- Stated problem:
What lies from the line containing "# Check every" through the line containing "cad_parts[node].hide_render = cad_parts[node].hide_viewport"? Print exactly those lines, with both ends, and no others.

>>>>>

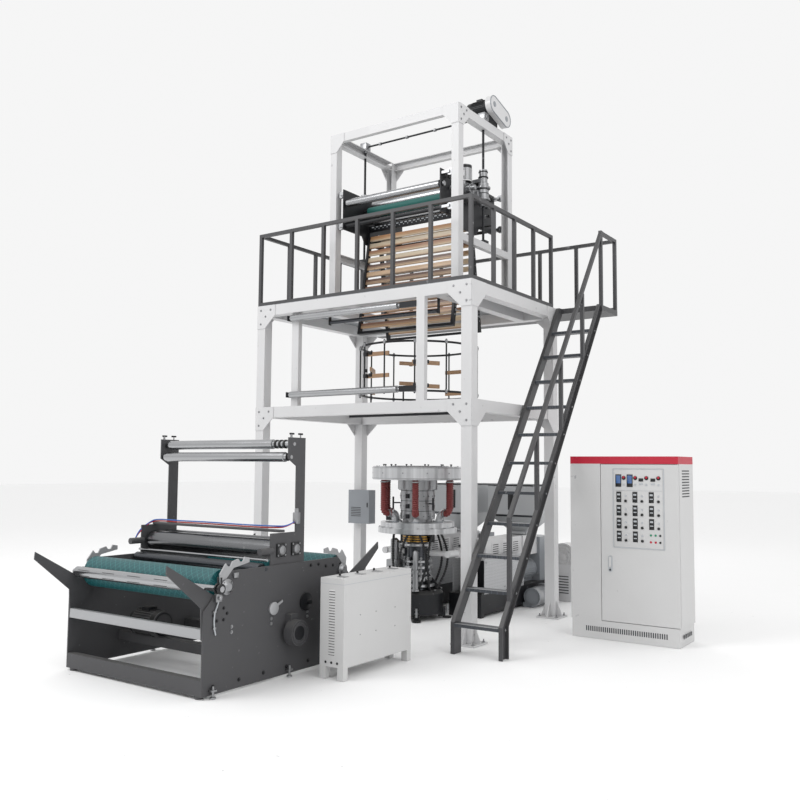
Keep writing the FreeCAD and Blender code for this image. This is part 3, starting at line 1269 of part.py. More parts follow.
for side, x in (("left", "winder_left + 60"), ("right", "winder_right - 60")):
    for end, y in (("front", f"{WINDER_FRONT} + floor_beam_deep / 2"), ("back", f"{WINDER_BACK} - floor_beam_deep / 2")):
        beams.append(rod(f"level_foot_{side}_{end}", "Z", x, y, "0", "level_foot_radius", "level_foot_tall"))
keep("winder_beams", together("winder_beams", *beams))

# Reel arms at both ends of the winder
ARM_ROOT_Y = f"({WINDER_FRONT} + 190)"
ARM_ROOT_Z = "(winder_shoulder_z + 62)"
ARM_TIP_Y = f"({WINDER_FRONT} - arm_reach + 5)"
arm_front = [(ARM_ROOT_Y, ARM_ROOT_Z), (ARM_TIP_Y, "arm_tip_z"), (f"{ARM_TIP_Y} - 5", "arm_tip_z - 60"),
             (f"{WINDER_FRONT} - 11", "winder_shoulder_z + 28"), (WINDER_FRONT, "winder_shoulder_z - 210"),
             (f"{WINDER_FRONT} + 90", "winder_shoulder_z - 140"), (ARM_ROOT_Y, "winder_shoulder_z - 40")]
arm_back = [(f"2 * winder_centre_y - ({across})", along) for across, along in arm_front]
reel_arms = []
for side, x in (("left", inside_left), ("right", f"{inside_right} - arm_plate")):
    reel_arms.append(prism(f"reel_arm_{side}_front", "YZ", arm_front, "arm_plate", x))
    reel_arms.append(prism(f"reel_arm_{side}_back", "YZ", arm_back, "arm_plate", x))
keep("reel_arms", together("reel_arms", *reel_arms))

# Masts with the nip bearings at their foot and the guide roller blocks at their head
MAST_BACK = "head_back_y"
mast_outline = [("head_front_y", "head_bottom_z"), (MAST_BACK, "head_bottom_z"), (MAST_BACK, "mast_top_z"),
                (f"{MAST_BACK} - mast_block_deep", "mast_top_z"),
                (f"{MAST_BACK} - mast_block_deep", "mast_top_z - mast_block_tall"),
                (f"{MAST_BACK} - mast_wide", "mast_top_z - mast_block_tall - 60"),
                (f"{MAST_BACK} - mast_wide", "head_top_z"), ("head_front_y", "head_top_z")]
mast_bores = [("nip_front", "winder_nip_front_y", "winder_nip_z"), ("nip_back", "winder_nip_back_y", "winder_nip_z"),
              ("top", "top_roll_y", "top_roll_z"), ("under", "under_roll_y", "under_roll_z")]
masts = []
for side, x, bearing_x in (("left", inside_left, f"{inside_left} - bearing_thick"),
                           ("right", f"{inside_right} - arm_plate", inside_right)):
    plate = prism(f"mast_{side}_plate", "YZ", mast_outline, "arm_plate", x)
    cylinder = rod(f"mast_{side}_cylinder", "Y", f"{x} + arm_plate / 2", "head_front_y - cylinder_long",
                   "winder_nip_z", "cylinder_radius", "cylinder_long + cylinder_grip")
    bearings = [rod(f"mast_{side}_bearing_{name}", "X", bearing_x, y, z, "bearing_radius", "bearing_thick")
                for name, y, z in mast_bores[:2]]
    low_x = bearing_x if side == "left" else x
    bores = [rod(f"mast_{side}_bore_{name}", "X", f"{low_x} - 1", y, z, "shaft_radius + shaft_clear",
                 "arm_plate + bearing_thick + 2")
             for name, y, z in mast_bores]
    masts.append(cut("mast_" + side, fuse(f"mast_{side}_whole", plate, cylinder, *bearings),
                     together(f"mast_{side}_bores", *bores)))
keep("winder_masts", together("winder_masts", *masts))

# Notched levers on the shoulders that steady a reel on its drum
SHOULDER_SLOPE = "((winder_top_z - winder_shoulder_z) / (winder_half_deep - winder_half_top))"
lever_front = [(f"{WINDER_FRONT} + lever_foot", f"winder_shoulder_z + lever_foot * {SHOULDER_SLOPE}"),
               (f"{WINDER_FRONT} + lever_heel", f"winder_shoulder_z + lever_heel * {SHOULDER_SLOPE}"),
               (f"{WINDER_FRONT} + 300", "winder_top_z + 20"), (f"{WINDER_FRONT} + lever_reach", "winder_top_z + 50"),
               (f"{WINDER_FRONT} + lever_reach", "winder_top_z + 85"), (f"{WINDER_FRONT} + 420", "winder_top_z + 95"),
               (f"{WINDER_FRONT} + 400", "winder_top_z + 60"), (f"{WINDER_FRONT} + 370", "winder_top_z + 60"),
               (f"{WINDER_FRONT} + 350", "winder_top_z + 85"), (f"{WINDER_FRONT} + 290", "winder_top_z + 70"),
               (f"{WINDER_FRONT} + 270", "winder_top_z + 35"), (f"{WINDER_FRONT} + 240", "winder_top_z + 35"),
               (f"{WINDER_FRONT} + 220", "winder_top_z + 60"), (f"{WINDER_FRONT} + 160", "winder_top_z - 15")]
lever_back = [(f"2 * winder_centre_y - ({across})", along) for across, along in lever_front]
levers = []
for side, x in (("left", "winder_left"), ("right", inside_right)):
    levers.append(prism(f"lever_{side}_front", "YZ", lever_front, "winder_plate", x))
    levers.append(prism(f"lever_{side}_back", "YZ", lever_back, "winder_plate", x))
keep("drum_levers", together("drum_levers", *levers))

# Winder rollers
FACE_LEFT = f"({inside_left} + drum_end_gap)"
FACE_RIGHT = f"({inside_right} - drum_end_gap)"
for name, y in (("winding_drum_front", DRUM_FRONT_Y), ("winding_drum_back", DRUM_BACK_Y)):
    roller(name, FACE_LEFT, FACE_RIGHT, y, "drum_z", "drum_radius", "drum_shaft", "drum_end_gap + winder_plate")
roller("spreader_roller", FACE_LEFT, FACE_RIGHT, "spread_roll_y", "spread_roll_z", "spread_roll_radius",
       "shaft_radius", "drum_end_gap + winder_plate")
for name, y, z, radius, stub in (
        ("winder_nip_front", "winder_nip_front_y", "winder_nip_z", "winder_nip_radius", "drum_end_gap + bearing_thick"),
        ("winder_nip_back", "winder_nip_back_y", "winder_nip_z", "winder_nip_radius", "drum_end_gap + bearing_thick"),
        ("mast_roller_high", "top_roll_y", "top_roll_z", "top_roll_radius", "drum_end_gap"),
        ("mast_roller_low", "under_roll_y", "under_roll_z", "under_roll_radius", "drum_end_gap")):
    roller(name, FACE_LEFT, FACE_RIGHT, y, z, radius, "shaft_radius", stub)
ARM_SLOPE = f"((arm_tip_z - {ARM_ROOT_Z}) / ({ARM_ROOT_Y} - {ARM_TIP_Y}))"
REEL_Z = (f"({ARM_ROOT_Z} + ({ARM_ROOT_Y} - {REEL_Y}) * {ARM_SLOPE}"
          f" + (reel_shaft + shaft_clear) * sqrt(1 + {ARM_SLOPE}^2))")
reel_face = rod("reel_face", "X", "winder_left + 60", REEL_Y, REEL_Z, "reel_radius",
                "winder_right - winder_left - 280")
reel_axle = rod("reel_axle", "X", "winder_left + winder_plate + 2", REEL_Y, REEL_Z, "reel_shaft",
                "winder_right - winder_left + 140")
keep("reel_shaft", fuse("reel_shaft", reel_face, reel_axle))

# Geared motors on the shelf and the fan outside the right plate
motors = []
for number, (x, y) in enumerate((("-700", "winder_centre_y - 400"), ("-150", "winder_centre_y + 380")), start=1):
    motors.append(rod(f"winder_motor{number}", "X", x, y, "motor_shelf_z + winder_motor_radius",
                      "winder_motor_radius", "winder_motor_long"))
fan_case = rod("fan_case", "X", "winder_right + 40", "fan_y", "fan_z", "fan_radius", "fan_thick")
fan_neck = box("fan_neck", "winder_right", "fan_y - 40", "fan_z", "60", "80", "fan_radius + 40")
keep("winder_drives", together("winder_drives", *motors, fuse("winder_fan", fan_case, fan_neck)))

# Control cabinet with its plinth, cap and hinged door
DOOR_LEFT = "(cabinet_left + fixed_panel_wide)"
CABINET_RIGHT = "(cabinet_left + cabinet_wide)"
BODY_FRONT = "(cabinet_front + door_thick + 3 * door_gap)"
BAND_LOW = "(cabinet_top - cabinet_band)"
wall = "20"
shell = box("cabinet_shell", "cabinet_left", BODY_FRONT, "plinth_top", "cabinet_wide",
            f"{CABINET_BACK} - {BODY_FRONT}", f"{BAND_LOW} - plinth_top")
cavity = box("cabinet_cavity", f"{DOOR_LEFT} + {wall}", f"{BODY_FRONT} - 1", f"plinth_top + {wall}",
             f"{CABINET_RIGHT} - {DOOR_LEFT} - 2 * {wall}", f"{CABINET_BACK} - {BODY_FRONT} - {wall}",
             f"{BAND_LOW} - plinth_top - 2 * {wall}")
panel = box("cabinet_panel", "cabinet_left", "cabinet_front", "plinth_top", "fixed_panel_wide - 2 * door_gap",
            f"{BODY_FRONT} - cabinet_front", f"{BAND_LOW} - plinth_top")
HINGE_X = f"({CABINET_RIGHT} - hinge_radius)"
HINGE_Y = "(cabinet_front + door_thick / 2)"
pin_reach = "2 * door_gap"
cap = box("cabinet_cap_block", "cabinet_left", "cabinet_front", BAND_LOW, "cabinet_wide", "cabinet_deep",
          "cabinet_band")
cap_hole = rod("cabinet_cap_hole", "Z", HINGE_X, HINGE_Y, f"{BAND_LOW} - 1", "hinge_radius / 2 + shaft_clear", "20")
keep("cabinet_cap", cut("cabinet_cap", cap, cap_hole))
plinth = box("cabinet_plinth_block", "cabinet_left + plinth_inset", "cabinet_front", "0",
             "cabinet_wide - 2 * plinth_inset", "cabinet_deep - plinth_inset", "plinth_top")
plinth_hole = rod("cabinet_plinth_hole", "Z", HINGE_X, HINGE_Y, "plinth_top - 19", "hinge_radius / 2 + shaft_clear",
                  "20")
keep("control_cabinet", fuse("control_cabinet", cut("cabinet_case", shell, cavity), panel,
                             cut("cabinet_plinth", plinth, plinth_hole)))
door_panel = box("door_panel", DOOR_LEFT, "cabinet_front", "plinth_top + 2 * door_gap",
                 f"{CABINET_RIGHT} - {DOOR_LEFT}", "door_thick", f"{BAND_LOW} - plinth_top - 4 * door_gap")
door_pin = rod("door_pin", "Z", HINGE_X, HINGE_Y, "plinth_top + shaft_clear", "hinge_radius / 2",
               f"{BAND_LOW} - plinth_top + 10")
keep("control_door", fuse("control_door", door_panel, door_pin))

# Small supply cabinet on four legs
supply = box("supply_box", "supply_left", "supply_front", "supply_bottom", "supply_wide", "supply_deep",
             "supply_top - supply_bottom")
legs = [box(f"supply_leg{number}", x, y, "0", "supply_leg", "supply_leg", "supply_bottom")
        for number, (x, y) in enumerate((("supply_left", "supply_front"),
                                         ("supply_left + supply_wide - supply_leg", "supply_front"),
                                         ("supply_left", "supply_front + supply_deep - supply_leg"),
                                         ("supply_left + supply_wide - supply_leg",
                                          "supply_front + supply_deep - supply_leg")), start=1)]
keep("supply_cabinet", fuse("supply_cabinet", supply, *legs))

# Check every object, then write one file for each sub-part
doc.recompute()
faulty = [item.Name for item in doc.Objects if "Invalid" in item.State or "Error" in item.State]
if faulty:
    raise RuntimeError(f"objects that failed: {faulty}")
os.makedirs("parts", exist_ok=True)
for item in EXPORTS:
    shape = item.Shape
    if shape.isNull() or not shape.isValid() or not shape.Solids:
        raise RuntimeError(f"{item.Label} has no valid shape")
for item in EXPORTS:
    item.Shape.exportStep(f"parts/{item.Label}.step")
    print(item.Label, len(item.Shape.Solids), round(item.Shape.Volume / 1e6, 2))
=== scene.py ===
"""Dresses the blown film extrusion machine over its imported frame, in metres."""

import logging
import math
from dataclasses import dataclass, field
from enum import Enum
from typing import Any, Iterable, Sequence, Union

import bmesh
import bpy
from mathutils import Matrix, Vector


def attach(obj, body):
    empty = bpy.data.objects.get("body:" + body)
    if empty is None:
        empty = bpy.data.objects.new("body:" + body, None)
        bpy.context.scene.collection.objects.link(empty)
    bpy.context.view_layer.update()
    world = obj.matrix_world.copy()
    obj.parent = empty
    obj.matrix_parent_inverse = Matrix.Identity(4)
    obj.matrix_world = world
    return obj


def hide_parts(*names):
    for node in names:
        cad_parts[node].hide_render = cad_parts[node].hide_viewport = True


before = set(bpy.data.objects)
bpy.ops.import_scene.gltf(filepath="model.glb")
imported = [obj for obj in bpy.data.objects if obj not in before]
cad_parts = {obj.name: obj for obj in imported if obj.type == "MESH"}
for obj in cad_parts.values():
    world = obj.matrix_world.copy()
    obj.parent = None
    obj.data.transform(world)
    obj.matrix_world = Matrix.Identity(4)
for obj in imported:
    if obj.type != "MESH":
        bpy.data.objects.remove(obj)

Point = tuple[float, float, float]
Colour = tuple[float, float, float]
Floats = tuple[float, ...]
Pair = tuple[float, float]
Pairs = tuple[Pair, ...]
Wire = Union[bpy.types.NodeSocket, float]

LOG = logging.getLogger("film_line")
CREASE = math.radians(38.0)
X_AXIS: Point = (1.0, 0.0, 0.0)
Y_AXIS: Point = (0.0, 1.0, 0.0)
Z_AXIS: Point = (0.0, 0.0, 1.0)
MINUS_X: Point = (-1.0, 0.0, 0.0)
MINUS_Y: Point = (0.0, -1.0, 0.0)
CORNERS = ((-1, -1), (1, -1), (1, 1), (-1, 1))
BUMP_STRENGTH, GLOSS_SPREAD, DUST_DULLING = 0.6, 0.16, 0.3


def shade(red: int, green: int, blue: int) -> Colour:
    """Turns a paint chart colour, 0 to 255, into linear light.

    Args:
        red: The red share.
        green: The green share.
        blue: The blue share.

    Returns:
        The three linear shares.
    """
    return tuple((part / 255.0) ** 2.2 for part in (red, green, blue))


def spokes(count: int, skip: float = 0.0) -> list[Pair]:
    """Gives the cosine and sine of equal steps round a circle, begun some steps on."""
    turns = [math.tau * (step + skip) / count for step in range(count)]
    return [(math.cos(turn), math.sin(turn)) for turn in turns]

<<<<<

- Correct result:
# Check every object, then write one file for each sub-part
doc.recompute()
faulty = [item.Name for item in doc.Objects if "Invalid" in item.State or "Error" in item.State]
if faulty:
    raise RuntimeError(f"objects that failed: {faulty}")
os.makedirs("parts", exist_ok=True)
for item in EXPORTS:
    shape = item.Shape
    if shape.isNull() or not shape.isValid() or not shape.Solids:
        raise RuntimeError(f"{item.Label} has no valid shape")
for item in EXPORTS:
    item.Shape.exportStep(f"parts/{item.Label}.step")
    print(item.Label, len(item.Shape.Solids), round(item.Shape.Volume / 1e6, 2))
=== scene.py ===
"""Dresses the blown film extrusion machine over its imported frame, in metres."""

import logging
import math
from dataclasses import dataclass, field
from enum import Enum
from typing import Any, Iterable, Sequence, Union

import bmesh
import bpy
from mathutils import Matrix, Vector


def attach(obj, body):
    empty = bpy.data.objects.get("body:" + body)
    if empty is None:
        empty = bpy.data.objects.new("body:" + body, None)
        bpy.context.scene.collection.objects.link(empty)
    bpy.context.view_layer.update()
    world = obj.matrix_world.copy()
    obj.parent = empty
    obj.matrix_parent_inverse = Matrix.Identity(4)
    obj.matrix_world = world
    return obj


def hide_parts(*names):
    for node in names:
        cad_parts[node].hide_render = cad_parts[node].hide_viewport = True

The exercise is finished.